[Start Data segment]

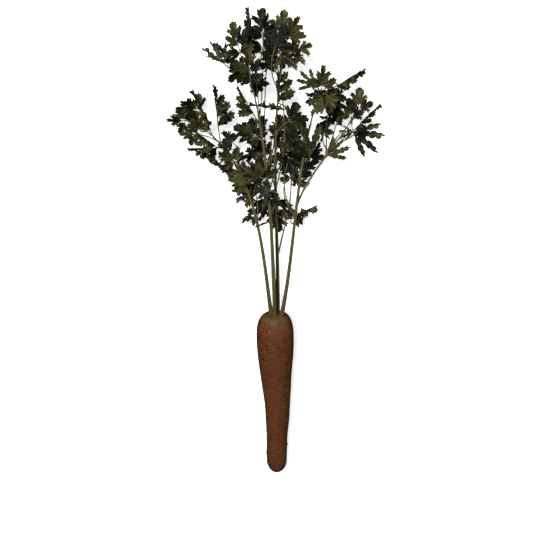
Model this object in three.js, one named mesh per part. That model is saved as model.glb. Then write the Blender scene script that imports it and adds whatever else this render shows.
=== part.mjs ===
// A freshly pulled carrot with its leafy top, lying on its side. Millimetres, +Z up.
// The root points along -Y and the leaves along +Y. The origin is on the flat strip
// under the root that it rests on, so the surface below is z = 0.

import * as THREE from 'three';

// ---- root ----
const ROOT_LENGTH = 186;
const CROWN_Y = 91;            // crown face, measured from the origin towards the leaves
const CROWN_FACE = 0.4;        // flat part of the crown, as a share of the shoulder radius
const CROWN_CAP = 23;          // length of the rounded shoulder, a quarter ellipse in profile
const TIP_CAP = 14;            // length of the rounded tip
const REST_DEPTH = 0.7;        // how much of the underside is flattened where it rests
const ROOT_SIDES = 24;
const ROOT_RINGS = 22;
const RING_CROWDING = 0.125;   // how much closer the rings are near the two ends
// distance behind the crown and radius of the body there, before the two caps
const ROOT_RADII = [[0, 18], [33, 18], [52, 16.8], [72, 15], [92, 13.7], [127, 11.7], [162, 10.6],
  [186, 10.4]];
// distance behind the crown and how far the root wanders to the right there
const ROOT_BEND = [[0, -1.5], [72, -0.7], [107, 0.6], [142, 0], [186, -0.3]];

// ---- leaf stalks ----
const TOP_Y = 95;              // where y is zero for the stalks and leaves
const STALK_SIDES = 6;
const STALK_STEPS = 12;
const GAP = 0.3;               // kept between pieces that meet
const UP = new THREE.Vector3(0, 0, 1);

// Each stalk's foot on the crown's face [x, z], its other control points [x, y, z] with y
// measured from TOP_Y, and the radius at its foot and at its end.
const STALKS = {
  left: {
    foot: 1.9, end: 0.5, stand: [-5.3, 16],
    path: [[-13, 62, 20], [-16, 134, 26], [-60, 166, 15]],
  },
  tall_left: {
    foot: 1.95, end: 0.5, stand: [-1.5, 21],
    path: [[-4, 80, 26], [-6, 156, 36], [-22, 213, 28]],
  },
  tall_right: {
    foot: 1.95, end: 0.5, stand: [1, 14],
    path: [[2, 80, 10], [-6, 156, 18], [5, 219, 22]],
  },
  right: {
    foot: 1.9, end: 0.5, stand: [4.6, 24],
    path: [[18, 75, 38], [15, 142, 48], [36, 198, 25]],
  },
};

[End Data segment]

# Aim
Give the data again, exactly as it stands.

# Result
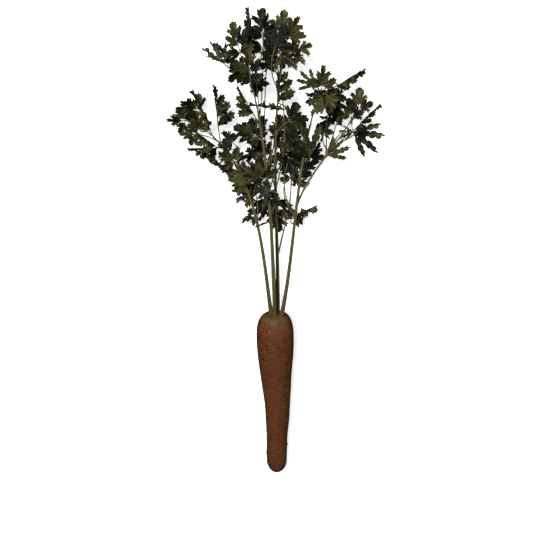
Model this object in three.js, one named mesh per part. That model is saved as model.glb. Then write the Blender scene script that imports it and adds whatever else this render shows.
=== part.mjs ===
// A freshly pulled carrot with its leafy top, lying on its side. Millimetres, +Z up.
// The root points along -Y and the leaves along +Y. The origin is on the flat strip
// under the root that it rests on, so the surface below is z = 0.

import * as THREE from 'three';

// ---- root ----
const ROOT_LENGTH = 186;
const CROWN_Y = 91;            // crown face, measured from the origin towards the leaves
const CROWN_FACE = 0.4;        // flat part of the crown, as a share of the shoulder radius
const CROWN_CAP = 23;          // length of the rounded shoulder, a quarter ellipse in profile
const TIP_CAP = 14;            // length of the rounded tip
const REST_DEPTH = 0.7;        // how much of the underside is flattened where it rests
const ROOT_SIDES = 24;
const ROOT_RINGS = 22;
const RING_CROWDING = 0.125;   // how much closer the rings are near the two ends
// distance behind the crown and radius of the body there, before the two caps
const ROOT_RADII = [[0, 18], [33, 18], [52, 16.8], [72, 15], [92, 13.7], [127, 11.7], [162, 10.6],
  [186, 10.4]];
// distance behind the crown and how far the root wanders to the right there
const ROOT_BEND = [[0, -1.5], [72, -0.7], [107, 0.6], [142, 0], [186, -0.3]];

// ---- leaf stalks ----
const TOP_Y = 95;              // where y is zero for the stalks and leaves
const STALK_SIDES = 6;
const STALK_STEPS = 12;
const GAP = 0.3;               // kept between pieces that meet
const UP = new THREE.Vector3(0, 0, 1);

// Each stalk's foot on the crown's face [x, z], its other control points [x, y, z] with y
// measured from TOP_Y, and the radius at its foot and at its end.
const STALKS = {
  left: {
    foot: 1.9, end: 0.5, stand: [-5.3, 16],
    path: [[-13, 62, 20], [-16, 134, 26], [-60, 166, 15]],
  },
  tall_left: {
    foot: 1.95, end: 0.5, stand: [-1.5, 21],
    path: [[-4, 80, 26], [-6, 156, 36], [-22, 213, 28]],
  },
  tall_right: {
    foot: 1.95, end: 0.5, stand: [1, 14],
    path: [[2, 80, 10], [-6, 156, 18], [5, 219, 22]],
  },
  right: {
    foot: 1.9, end: 0.5, stand: [4.6, 24],
    path: [[18, 75, 38], [15, 142, 48], [36, 198, 25]],
  },
};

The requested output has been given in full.